The All Star’s bright matte white makes condition harder to manage. Box fresh, they look sharp but slightly sterile, like you just bought them. Slightly yellowed or scuffed, they can look worn out rather than worn in. The sweet spot is clean but not pristine. Regular wipe-downs, not a full restoration after every wear.

The Chuck 70’s cream sole starts from a more forgiving place. A little natural aging on the canvas just adds to it. The shoe was designed to look like it already has some miles on it. You can maintain it more casually and it still looks considered.

For either shoe: hand wash with a soft brush and dish soap. Do not put them in the washing machine. The agitation breaks down the glue that holds the sole to the upper, and the canvas warps in ways you can’t fix. The rubber toe cap responds well to a melamine sponge if it’s yellowed. For tough canvas stains, hydrogen peroxide on a soft brush works better than soap alone.

FAQ

Can you wear white Converse year-round or are they a summer shoe?

Year-round. The only reason people treat them as summer shoes is that white shows mud and rain damage more clearly than black. If you’re in a wet climate and care about keeping them clean, black Converse in autumn and winter is a practical swap. But the shoe itself has no season.

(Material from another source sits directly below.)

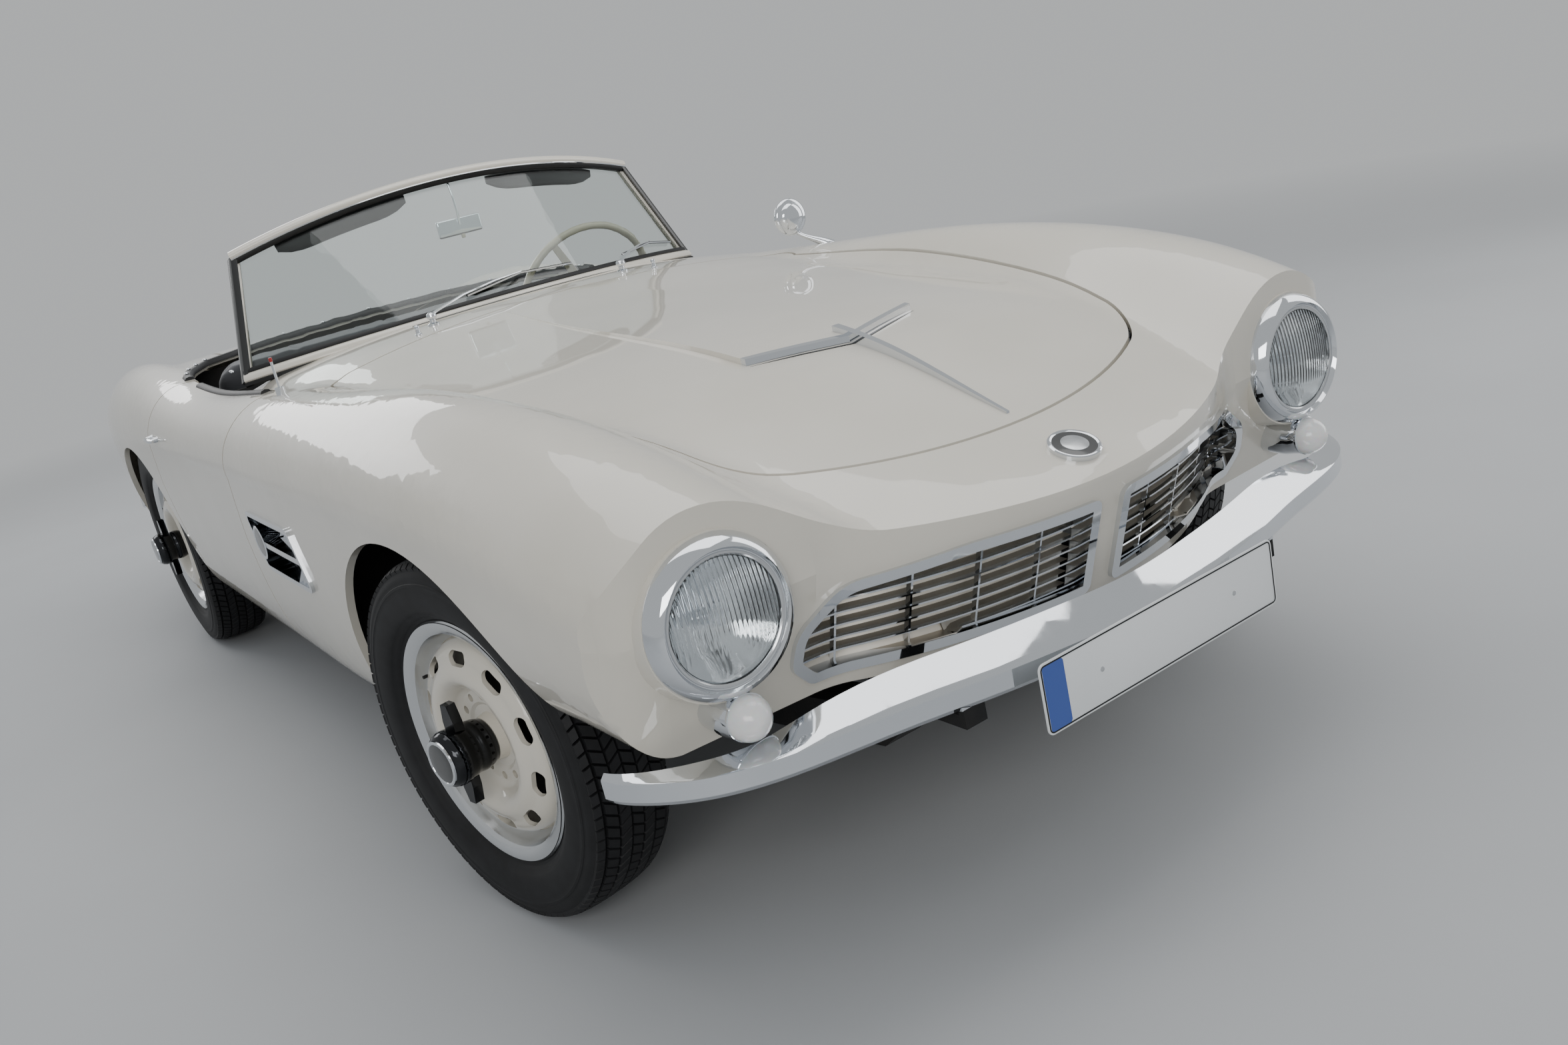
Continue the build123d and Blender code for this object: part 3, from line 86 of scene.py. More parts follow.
def make_camera():
    """A camera ahead of the right headlamp and above it, with its right side dipped."""
    data = bpy.data.cameras.new("camera")
    data.sensor_width = SENSOR_WIDTH
    data.lens = SENSOR_WIDTH * FOCAL_PX / FRAME_WIDTH
    camera = bpy.data.objects.new("camera", data)
    bpy.context.scene.collection.objects.link(camera)
    ahead = Vector((math.cos(CAMERA_PITCH) * math.sin(CAMERA_YAW),
                    math.cos(CAMERA_PITCH) * math.cos(CAMERA_YAW), math.sin(CAMERA_PITCH)))
    level = ahead.cross(UP).normalized()
    top = level.cross(ahead)
    right = math.cos(CAMERA_ROLL) * level + math.sin(CAMERA_ROLL) * top
    above = -math.sin(CAMERA_ROLL) * level + math.cos(CAMERA_ROLL) * top
    turn = Matrix((right, above, -ahead)).transposed().to_4x4()
    camera.matrix_world = Matrix.Translation(CAMERA_PLACE) @ turn
    bpy.context.scene.camera = camera


def area_light(name, place, target, size, watts):
    """A soft rectangular light at a place, turned to face a target."""
    data = bpy.data.lights.new(name, "AREA")
    data.shape = "RECTANGLE"
    data.size, data.size_y = size
    data.energy = watts
    lamp = bpy.data.objects.new(name, data)
    bpy.context.scene.collection.objects.link(lamp)
    aim = (Vector(target) - Vector(place)).to_track_quat("-Z", "Y")
    lamp.matrix_world = Matrix.Translation(place) @ aim.to_matrix().to_4x4()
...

White works with heavy wool coats, knitwear, and dark denim in winter just as well as it does with shorts in July.

What’s the actual difference between optical white and off-white? Which looks better in outfits?

Optical white (the All Star sole) pops hard against dark colours: navy, charcoal, black jeans. The contrast is clear and punchy. Off-white or cream (the Chuck 70 sole) sits quieter and blends more naturally with earth tones, khaki, and lighter outfits. Neither is better in every situation. If your wardrobe runs dark, the All Star’s white sole reads more clearly. If you wear a lot of light or warm tones, the Chuck 70’s cream sits better.

White Converse with black jeans: does it actually work or is the contrast too much?

It works, and the contrast is the point. White against black at the ankle creates a strong visual break that draws the eye down and makes the foot look clean. The condition is fit: the jeans need to be slim or straight, not wide. Wide black jeans with white Converse at the bottom looks unbalanced. With the right cut, it’s one of the easier combinations to pull off.

How much do hem and trouser fit actually matter with white Converse?

More than with most shoes, because the shoe is flat and slim. It has no visual weight of its own, no chunky sole, no thick silhouette, so anything going wrong at the hem becomes more visible. A trouser that’s slightly too long and stacks over the shoe reads sloppy. A wide leg that swamps the shoe makes the whole lower half look off. Slim, tapered, or straight cuts where the hem hits cleanly at or just above the ankle: that’s where the shoe works best.

Is there an age where white Converse stop making sense?

No, but the outfit context shifts. At 19, white Converse with a graphic tee and jeans is fine. At 35, that exact combination starts to look like you haven’t updated anything. The shoe doesn’t age you out of it. The outfit around it might. White Converse with well-fitted chinos, a tucked shirt, and a watch is a completely different proposition. What you wear with them does the ageing, not the shoe itself.

White Converse are not a safe shoe. They show every mistake more clearly than most. But that’s also what makes getting it right feel like something. There are simpler white sneakers. There are cleaner ones. None of them have been this difficult to mess up since 1917.